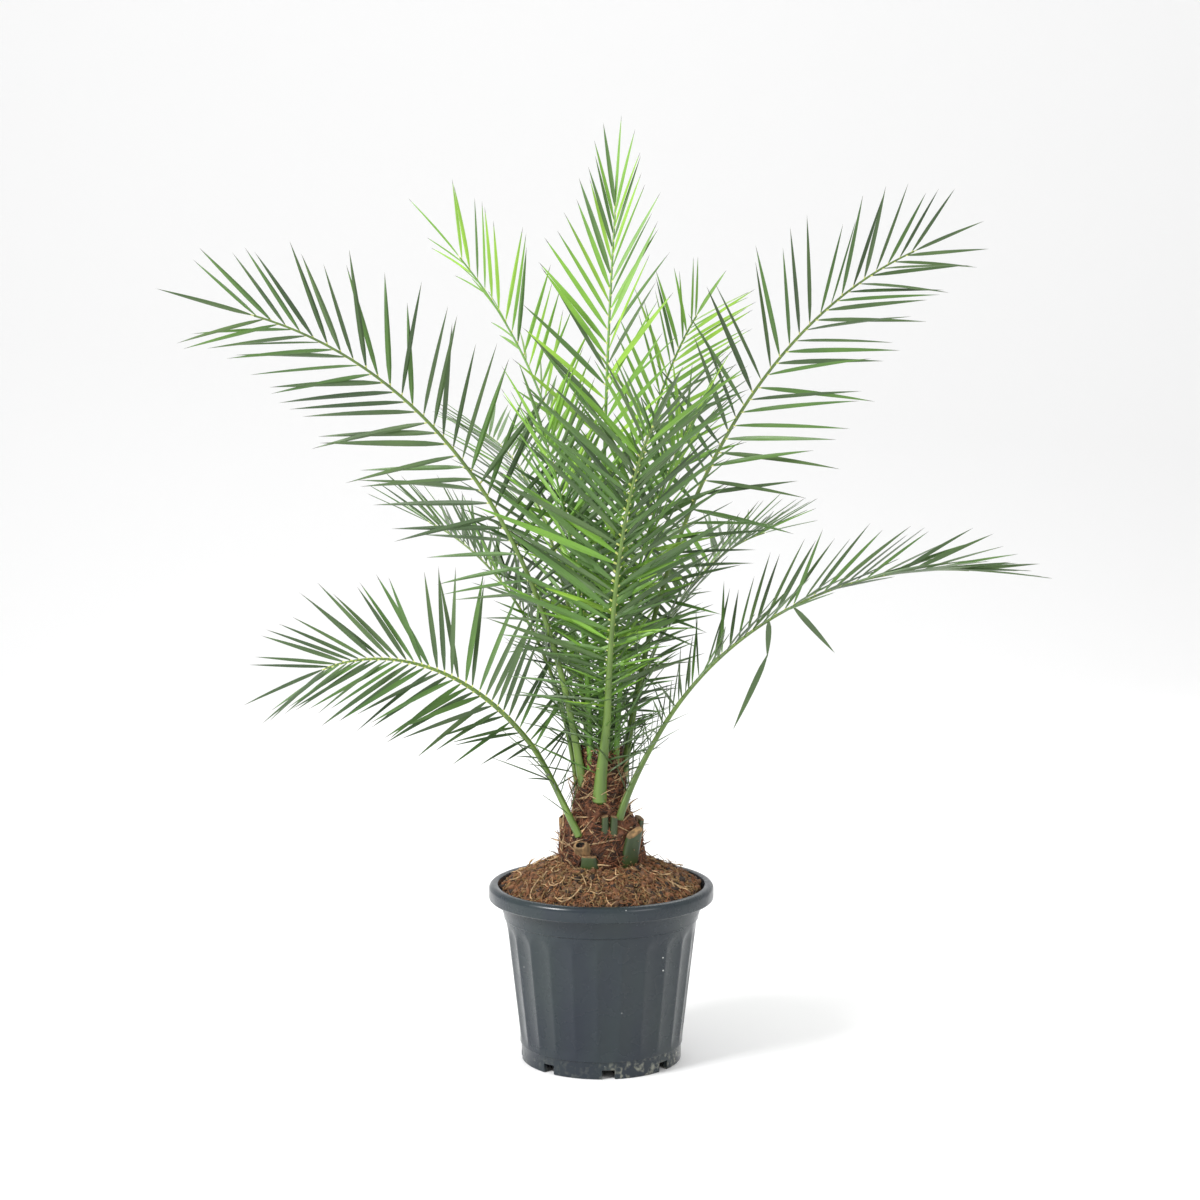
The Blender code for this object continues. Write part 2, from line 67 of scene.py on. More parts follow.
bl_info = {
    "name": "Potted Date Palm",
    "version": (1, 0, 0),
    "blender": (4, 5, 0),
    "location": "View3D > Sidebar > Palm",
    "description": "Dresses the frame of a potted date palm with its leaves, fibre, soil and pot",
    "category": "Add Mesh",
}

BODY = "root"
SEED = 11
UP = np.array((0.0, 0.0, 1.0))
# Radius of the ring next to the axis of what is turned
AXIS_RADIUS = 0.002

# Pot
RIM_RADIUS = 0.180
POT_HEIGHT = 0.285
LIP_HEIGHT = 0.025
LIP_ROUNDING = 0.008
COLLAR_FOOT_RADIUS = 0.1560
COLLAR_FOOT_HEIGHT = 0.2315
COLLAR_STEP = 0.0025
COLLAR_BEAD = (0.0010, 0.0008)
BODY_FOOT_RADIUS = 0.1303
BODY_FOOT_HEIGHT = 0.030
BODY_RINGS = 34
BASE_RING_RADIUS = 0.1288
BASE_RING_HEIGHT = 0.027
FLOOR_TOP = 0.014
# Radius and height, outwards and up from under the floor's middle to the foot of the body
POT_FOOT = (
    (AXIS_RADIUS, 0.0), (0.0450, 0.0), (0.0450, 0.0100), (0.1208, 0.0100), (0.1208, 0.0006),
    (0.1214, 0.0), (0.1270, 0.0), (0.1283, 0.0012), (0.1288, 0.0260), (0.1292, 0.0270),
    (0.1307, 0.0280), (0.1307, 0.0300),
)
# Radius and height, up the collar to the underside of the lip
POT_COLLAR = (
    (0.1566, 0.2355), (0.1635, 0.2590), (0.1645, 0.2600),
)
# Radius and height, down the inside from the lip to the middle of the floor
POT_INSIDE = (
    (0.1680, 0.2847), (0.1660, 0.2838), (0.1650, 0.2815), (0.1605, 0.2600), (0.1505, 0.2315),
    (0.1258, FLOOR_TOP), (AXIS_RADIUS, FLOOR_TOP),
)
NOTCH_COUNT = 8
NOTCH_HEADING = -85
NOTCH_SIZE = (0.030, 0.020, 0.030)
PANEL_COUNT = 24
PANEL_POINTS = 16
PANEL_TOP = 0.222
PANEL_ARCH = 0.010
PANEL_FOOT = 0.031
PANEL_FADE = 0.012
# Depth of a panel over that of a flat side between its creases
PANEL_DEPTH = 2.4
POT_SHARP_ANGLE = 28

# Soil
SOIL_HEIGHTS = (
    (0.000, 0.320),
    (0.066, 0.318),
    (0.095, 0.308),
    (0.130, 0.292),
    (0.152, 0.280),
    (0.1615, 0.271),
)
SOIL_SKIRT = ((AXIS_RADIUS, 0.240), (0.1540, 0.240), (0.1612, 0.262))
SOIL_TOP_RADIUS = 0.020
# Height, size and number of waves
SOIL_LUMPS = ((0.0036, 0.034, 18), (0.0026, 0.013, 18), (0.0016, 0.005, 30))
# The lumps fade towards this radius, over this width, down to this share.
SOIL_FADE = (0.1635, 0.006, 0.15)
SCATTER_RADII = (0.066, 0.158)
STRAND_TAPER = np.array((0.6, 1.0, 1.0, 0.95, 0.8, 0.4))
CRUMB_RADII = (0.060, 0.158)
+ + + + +
### Work required
Take each line containing the string "this" and copy it out.

### Correct output
The Blender code for this object continues. Write part 2, from line 67 of scene.py on. More parts follow.
# The lumps fade towards this radius, over this width, down to this share.